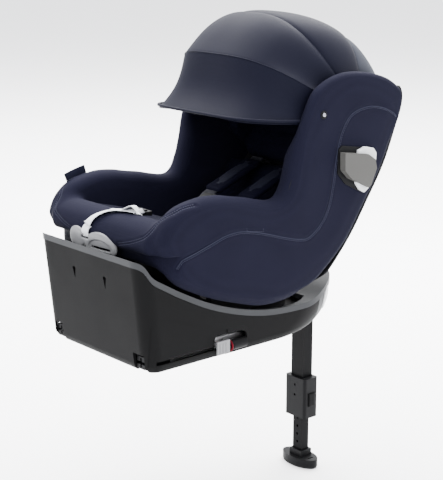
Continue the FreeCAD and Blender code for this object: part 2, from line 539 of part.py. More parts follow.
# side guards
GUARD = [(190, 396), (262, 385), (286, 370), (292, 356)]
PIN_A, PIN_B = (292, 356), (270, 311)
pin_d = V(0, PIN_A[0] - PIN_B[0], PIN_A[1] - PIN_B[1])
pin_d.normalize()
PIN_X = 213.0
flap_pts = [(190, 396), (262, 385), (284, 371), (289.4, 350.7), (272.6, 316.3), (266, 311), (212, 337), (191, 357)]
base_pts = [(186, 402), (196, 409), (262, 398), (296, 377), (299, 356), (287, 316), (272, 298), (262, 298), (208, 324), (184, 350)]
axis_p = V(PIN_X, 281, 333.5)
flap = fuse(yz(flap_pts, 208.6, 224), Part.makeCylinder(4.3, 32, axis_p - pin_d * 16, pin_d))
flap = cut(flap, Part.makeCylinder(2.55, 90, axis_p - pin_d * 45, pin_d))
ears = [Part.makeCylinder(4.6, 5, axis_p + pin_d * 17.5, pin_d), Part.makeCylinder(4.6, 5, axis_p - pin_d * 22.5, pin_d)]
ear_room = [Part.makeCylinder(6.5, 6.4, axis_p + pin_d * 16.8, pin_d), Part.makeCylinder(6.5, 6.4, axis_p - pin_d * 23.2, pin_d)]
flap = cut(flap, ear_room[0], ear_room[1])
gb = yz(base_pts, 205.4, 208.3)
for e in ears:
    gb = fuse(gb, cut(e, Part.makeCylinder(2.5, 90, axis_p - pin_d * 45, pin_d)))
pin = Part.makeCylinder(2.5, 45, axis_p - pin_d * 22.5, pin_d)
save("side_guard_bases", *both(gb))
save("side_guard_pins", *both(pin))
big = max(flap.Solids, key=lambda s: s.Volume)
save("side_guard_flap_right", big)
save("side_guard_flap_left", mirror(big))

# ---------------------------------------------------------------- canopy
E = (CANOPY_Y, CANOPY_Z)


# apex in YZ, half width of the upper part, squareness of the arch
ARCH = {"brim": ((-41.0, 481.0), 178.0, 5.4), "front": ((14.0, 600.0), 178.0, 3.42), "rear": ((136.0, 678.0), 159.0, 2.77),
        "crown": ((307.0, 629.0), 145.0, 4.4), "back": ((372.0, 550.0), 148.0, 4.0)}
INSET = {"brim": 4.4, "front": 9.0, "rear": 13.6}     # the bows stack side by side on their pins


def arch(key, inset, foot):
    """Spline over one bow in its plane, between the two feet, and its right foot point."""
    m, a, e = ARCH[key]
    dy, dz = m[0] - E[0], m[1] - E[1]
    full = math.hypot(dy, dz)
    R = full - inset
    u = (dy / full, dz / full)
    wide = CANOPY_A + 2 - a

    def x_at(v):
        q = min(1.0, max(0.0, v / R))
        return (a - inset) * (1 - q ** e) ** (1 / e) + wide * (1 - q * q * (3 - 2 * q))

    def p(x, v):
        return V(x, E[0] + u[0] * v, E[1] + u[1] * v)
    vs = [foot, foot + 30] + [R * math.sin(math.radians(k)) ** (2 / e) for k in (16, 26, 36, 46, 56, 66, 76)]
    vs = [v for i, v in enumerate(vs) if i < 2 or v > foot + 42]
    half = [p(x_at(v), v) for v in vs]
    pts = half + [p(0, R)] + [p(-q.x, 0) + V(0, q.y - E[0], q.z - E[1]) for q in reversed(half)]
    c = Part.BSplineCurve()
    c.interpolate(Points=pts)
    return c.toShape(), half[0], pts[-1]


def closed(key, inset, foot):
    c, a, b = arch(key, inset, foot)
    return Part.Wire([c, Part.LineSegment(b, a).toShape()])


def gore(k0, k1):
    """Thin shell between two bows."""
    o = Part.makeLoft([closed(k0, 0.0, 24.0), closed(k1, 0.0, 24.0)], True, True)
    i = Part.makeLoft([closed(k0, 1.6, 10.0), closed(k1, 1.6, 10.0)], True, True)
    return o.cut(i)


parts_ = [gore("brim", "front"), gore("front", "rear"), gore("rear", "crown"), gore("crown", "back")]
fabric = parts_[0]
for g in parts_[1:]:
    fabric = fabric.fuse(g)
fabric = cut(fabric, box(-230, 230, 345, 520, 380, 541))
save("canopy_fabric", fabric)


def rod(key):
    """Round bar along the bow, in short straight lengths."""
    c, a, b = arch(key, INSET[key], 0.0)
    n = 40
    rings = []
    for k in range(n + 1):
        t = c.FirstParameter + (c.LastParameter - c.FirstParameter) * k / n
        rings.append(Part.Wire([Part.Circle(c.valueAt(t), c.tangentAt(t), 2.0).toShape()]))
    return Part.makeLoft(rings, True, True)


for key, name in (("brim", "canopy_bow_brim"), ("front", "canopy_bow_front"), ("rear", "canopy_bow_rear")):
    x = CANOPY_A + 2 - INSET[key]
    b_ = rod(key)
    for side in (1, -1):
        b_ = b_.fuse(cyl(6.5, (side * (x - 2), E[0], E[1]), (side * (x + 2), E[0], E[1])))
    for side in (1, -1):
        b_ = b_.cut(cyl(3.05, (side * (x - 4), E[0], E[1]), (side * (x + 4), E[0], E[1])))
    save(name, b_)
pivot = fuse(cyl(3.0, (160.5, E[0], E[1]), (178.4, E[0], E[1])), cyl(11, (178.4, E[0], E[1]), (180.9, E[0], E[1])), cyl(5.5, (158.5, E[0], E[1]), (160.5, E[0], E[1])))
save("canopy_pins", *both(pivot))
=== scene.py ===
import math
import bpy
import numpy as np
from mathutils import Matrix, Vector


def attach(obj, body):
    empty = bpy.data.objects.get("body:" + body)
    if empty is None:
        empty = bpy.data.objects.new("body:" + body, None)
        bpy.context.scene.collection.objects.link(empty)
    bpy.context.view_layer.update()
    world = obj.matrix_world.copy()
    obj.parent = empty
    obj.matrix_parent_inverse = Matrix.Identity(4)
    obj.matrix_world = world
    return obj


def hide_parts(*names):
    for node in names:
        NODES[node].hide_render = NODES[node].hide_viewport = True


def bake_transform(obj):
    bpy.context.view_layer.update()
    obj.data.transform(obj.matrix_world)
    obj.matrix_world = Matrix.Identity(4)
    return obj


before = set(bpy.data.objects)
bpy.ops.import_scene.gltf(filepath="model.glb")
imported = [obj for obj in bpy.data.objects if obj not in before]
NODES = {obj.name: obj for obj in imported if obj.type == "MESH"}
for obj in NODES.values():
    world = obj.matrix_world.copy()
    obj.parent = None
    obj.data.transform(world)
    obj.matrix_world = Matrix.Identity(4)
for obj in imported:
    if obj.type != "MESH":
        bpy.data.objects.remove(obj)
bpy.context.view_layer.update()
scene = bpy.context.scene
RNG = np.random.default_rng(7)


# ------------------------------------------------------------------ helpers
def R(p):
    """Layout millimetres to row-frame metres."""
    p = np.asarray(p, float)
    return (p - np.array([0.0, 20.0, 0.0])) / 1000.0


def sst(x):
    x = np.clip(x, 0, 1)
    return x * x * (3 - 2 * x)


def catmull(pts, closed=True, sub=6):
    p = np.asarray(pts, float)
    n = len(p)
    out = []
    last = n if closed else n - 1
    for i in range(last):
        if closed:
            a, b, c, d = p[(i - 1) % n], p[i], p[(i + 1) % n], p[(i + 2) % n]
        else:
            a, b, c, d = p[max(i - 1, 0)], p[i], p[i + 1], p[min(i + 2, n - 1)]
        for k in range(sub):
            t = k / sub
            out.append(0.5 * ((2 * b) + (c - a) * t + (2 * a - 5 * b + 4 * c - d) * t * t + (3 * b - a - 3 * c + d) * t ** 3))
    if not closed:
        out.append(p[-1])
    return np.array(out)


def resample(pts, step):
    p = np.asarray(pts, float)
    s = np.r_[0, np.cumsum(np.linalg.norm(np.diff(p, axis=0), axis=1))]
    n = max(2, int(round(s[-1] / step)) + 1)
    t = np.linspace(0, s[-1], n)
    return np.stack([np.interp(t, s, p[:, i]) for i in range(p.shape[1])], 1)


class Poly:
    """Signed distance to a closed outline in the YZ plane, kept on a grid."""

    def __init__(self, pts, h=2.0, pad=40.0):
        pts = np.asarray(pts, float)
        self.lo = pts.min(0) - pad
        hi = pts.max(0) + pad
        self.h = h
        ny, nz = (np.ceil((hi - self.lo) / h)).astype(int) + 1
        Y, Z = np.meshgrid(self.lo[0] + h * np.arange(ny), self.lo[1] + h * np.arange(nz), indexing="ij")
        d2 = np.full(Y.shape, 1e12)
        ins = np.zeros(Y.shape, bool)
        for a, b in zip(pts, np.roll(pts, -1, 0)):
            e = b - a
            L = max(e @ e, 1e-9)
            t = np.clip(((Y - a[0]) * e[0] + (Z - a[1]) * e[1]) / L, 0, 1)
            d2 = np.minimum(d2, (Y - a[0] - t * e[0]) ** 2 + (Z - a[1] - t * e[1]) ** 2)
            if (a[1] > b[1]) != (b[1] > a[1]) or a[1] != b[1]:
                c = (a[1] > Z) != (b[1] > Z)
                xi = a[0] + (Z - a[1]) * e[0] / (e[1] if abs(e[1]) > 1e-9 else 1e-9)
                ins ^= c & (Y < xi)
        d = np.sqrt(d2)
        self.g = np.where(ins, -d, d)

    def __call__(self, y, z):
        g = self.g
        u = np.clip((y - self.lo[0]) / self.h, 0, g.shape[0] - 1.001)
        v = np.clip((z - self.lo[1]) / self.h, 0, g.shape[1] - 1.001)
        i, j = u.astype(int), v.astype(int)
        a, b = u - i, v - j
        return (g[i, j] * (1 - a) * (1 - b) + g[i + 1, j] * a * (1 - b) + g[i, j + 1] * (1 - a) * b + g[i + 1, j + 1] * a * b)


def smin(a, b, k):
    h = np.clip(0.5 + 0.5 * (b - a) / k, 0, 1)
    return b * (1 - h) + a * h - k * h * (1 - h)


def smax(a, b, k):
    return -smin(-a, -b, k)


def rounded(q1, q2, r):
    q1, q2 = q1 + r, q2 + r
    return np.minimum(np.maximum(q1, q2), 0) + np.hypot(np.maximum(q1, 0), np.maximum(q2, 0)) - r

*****

• Written exercise
Begin with the first line of the data above and, please, print each line exactly until you have printed the line containing "on their pins"; print nothing else.

• Expected answer
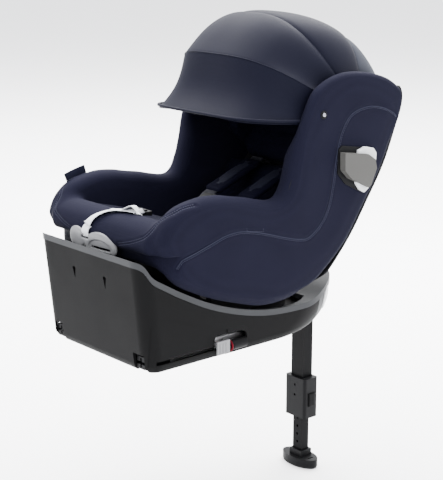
Continue the FreeCAD and Blender code for this object: part 2, from line 539 of part.py. More parts follow.
# side guards
GUARD = [(190, 396), (262, 385), (286, 370), (292, 356)]
PIN_A, PIN_B = (292, 356), (270, 311)
pin_d = V(0, PIN_A[0] - PIN_B[0], PIN_A[1] - PIN_B[1])
pin_d.normalize()
PIN_X = 213.0
flap_pts = [(190, 396), (262, 385), (284, 371), (289.4, 350.7), (272.6, 316.3), (266, 311), (212, 337), (191, 357)]
base_pts = [(186, 402), (196, 409), (262, 398), (296, 377), (299, 356), (287, 316), (272, 298), (262, 298), (208, 324), (184, 350)]
axis_p = V(PIN_X, 281, 333.5)
flap = fuse(yz(flap_pts, 208.6, 224), Part.makeCylinder(4.3, 32, axis_p - pin_d * 16, pin_d))
flap = cut(flap, Part.makeCylinder(2.55, 90, axis_p - pin_d * 45, pin_d))
ears = [Part.makeCylinder(4.6, 5, axis_p + pin_d * 17.5, pin_d), Part.makeCylinder(4.6, 5, axis_p - pin_d * 22.5, pin_d)]
ear_room = [Part.makeCylinder(6.5, 6.4, axis_p + pin_d * 16.8, pin_d), Part.makeCylinder(6.5, 6.4, axis_p - pin_d * 23.2, pin_d)]
flap = cut(flap, ear_room[0], ear_room[1])
gb = yz(base_pts, 205.4, 208.3)
for e in ears:
    gb = fuse(gb, cut(e, Part.makeCylinder(2.5, 90, axis_p - pin_d * 45, pin_d)))
pin = Part.makeCylinder(2.5, 45, axis_p - pin_d * 22.5, pin_d)
save("side_guard_bases", *both(gb))
save("side_guard_pins", *both(pin))
big = max(flap.Solids, key=lambda s: s.Volume)
save("side_guard_flap_right", big)
save("side_guard_flap_left", mirror(big))

# ---------------------------------------------------------------- canopy
E = (CANOPY_Y, CANOPY_Z)


# apex in YZ, half width of the upper part, squareness of the arch
ARCH = {"brim": ((-41.0, 481.0), 178.0, 5.4), "front": ((14.0, 600.0), 178.0, 3.42), "rear": ((136.0, 678.0), 159.0, 2.77),
        "crown": ((307.0, 629.0), 145.0, 4.4), "back": ((372.0, 550.0), 148.0, 4.0)}
INSET = {"brim": 4.4, "front": 9.0, "rear": 13.6}     # the bows stack side by side on their pins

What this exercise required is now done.